We in the Sub Continent do not get to see this beautiful phenomena.
Those visiting the Arctic Countries saw a rare and unusual phenomena few days ago...Pink Auroras !
On Nov. 22nd, the face of the sun was unblemished by sunspots, and NOAA classified solar activity as "very low."
Nevertheless, the skies above Tromsø, Norway, exploded with a remarkable outburst of pink auroras. "Suddenly, the whole valley turned white (with a hint of pink)," says Frank Meissner, who witnessed and photographed the display. "It was over after about 20 seconds."
How bright was it? "The brightness of the auroras may be compared to the car lights in the background of my photo," points out Meissner.
In nearby Kvaløya, aurora tour guide Marianne Bergli witnessed a surge of pink that was, if anything, even more dramatic:
This outburst was powered by a stream of solar wind flowing from a hole in the sun's atmosphere. Such holes are common during Solar Minimum, and they require no sunspots to form.

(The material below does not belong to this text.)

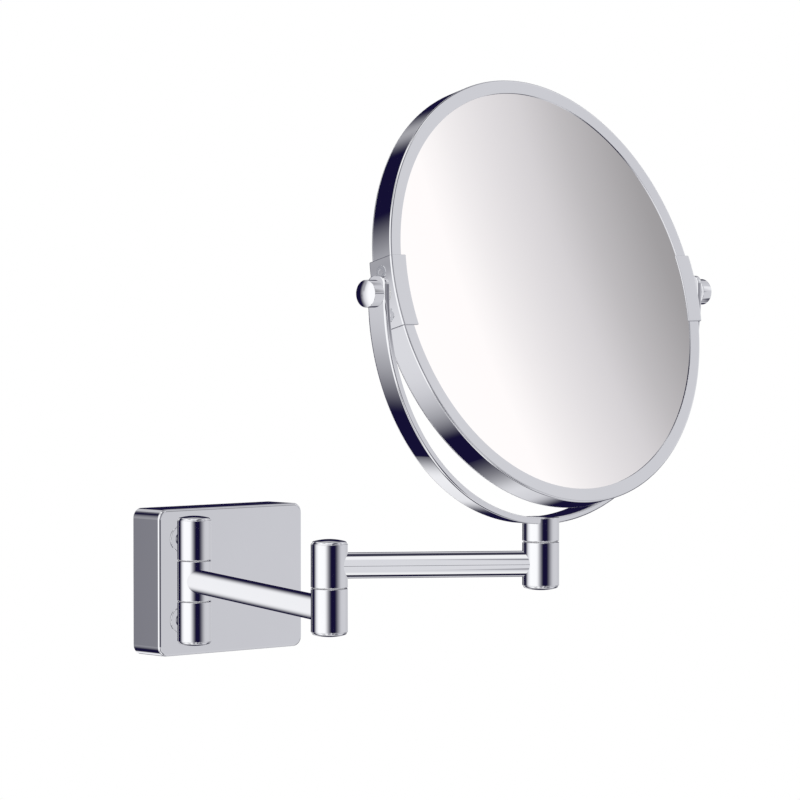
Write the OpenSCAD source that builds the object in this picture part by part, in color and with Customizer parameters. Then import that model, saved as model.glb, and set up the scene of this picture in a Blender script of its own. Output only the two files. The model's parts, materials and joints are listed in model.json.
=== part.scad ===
// Extendable shaving mirror: a two-sided round mirror that tilts in a yoke,
// carried by two folding arms from a wall plate.
//
// Millimetres. The wall is the plane Y = 0, the room is towards -Y, +X is to the
// right of someone facing the wall, and +Z is up. The origin is the centre of the
// wall plate's back face. The arms are drawn part way open, at the angles below.

/* [Wall plate] */
// Width of the wall plate's cover
plate_w = 94.5; // [80:0.5:130]
// Height of the cover
plate_h = 74; // [68:0.5:110]
// Depth of the cover, from the wall to its front face
plate_d = 21; // [17:0.5:35]
// Radius of the cover's four corners, seen from the front
plate_corner_r = 5; // [3:0.5:9]
// Radius of the soft edge around the front face
plate_edge_r = 1.2; // [0.6:0.1:2]
// Thickness of the cover's wall
plate_wall = 2.4; // [1.6:0.2:3]
// Thickness of the bracket that is screwed to the wall
bracket_t = 3; // [2:0.5:4]
// Depth of the bracket's folded tabs
bracket_tab_d = 12; // [9:0.5:13]
// Width of the bracket's folded tabs
bracket_tab_w = 30; // [16:1:40]
// Spacing of the bracket's four screw holes, across and up
wall_hole_w = 48; // [30:1:60]
wall_hole_h = 34; // [20:1:44]
// Diameter of the bracket's screw holes
wall_hole_d = 5; // [4:0.5:6]

/* [Wall hinge] */
// Distance of the hinge's axis from the cover's left edge
hinge_inset = 13.4; // [11:0.1:20]
// Distance of the hinge's axis in front of the cover
hinge_reach = 11.3; // [10.5:0.1:20]
// Height of the hinge's middle above the middle of the cover
hinge_rise = 1.5; // [-2:0.5:2]
// Diameter of the two posts that carry the hinge
post_d = 7; // [6:0.5:9]
// Diameter of the threaded end of a post
post_thread_d = 5; // [4:0.5:5]
// Diameter of the rosette at the foot of each post
rosette_d = 13; // [11:0.5:16]
// Thickness of a rosette
rosette_t = 0.8; // [0.5:0.1:1.5]

/* [Knuckles] */
// Diameter of every hinge knuckle
knuckle_d = 17; // [16:0.5:22]
// Height of one knuckle
knuckle_h = 20; // [17:0.5:26]
// Radius of a knuckle's end edges
knuckle_edge_r = 0.4; // [0.2:0.1:0.8]
// Diameter of the hinge pins
pin_d = 7; // [6:0.5:7]
// Diameter of the bushes around the pins
bush_d = 10; // [9.5:0.1:10.4]
// Thickness of the friction washers between knuckles
washer_t = 0.4; // [0.3:0.1:1]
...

The pink color of the outburst tells us something interesting about the solar wind on Nov. 22nd: it seems to have been unusually penetrating. Most auroras are green–a verdant glow caused by energetic particles from space hitting oxygen atoms 100 km to 300 km above Earth's surface. Pink appears when the energetic particles descend lower than usual, striking nitrogen molecules at the 100 km level and below.